ゲンチアナと苦み
少し前になりますが、小岩のWunder Bar Arsさんで
ウニクムの普通版とレゼルヴァ、
イェーガーマイスターの普通版とマニフェストを頂きました。
こうやって比較できるのは面白いですね。
(普通版という言い方もアレですが😅)
どちらも多数のハーブで作られている薬草酒、Elxerです。
薬草系リキュールとも言われています。
こうした薬草系のリキュールは、もともと嗜好品よりもやや薬寄りのものとして作られたようです。

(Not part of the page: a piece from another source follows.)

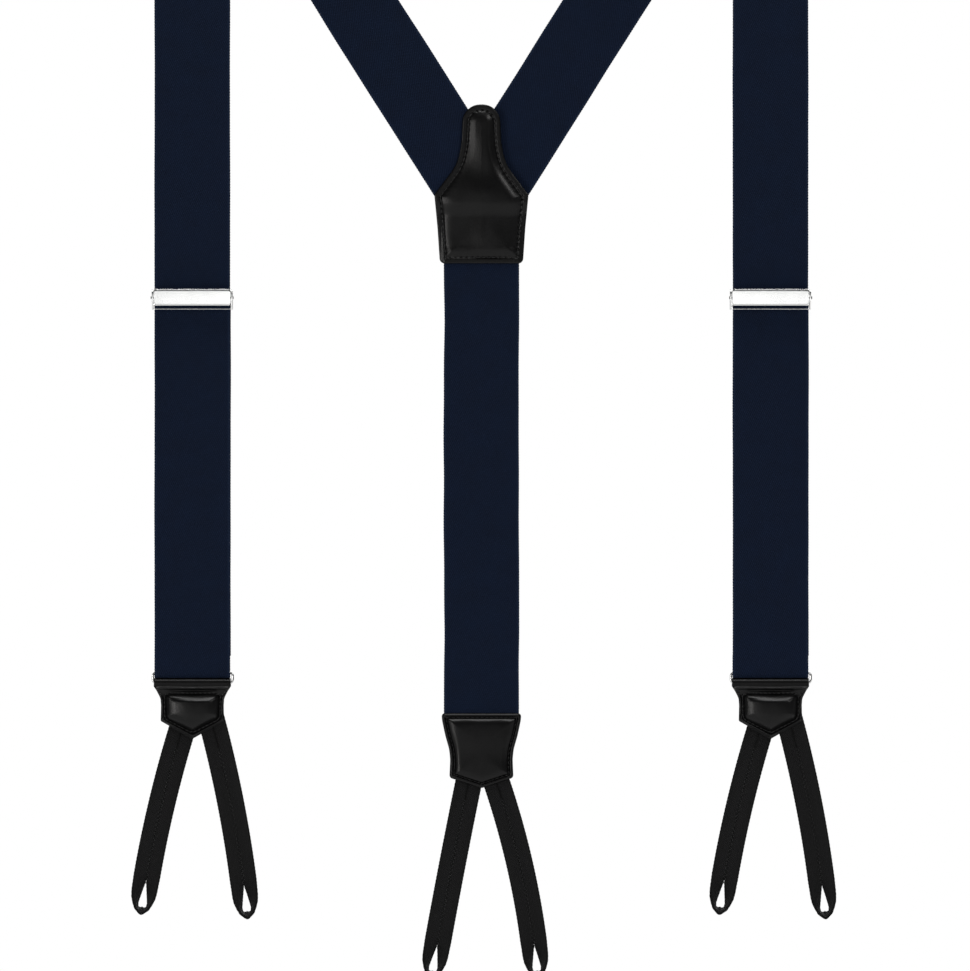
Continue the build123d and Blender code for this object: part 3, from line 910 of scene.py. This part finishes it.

ウニクムは17世紀ハンガリーの王が病気になった時、主治医が調合して王に献上したのが始まりといわれています。
ハーブの豊かな香りと、さらにグッと打ち出されてくるピリッとした苦みはゲンチアナによるもの。
食前あるいは食後にストレートで少量飲むと良いとされています。
さて、このゲンチアナは日本語だとリンドウと訳されることが多い、中医学、和漢薬でも用いられている苦味健胃薬です。
ただしリキュールに使われるものと中医学・和漢薬で使われるものは種類が違っていて、
リキュールに使われるものは、Gentiana lutea
中医学で使われる方は、Gentiana scabra Bunge var. buergeri (生薬名はリュウタン・竜胆・龍胆)
でちょっと違うというか、かなり見た目も違いますね。
前者は背丈が大人の身長ぐらいになり、大きな黄色い花を咲かせます。
後者は30cmぐらいの高さで、花は小ぶりで紫色です。
園芸種として日本でよくみられるリンドウも割と後者寄りの品種になります。
またどちらも薬剤としては根や根茎を乾燥させて使います。
そうした意味ではゲンチアナとリンドウは別物として考えていった方が良いのかもしれません。
苦味健胃の薬草類は、苦みが特徴的で、働きとしても苦みが刺激となり、味覚神経の反射として唾液や胃液などが分泌され、さらに直接胃粘膜を刺激して胃液分泌や胃運動を促していきます。
また苦みというとアルカロイドのイメージが強いのですが、ゲンチアナの苦みは苦味配糖体のセコイリドイドがメインで、アルカロイドとしてゲンチアニンや、ゲンチアノーゼ、ゲンチジンも苦みに絡んでいると考えられています。
リンドウ科の植物は結構こうした苦味健胃に関わるものも多く、テレビの罰ゲームに使われるセンブリなどもリンドウ科だそうです。
カルペパーのコンプリートハーバルでもゲンチアナは火星のハーブとされていますので、刺激剤という意味ではピッタリでしょう。
また根のハーブはホリスティックな観点から見ると、気持ちを落ち着かせたり、安定させたりするものが多くあります、そうした意味では、胃腸を刺激しながら消化吸収を促進し、身体を充実させる…ということに関連すると考えられるので、「土」のエレメントに相応するものかもしれません。
バッチフラワーレメディですと、ゲンチアンは牡牛座(土のエレメント)と結びついているので、そうした意味でも「土」エレメントと関係があると考えられます。心に対しても鎮静系の何かがある可能性もありますね。
ゲンチアナは身体を程よく刺激して、充実させ、落ち着かせるというハーブといえるかもしれません。
それにしても、このような星にまつわる視点でお酒を見ていくのも楽しいですね。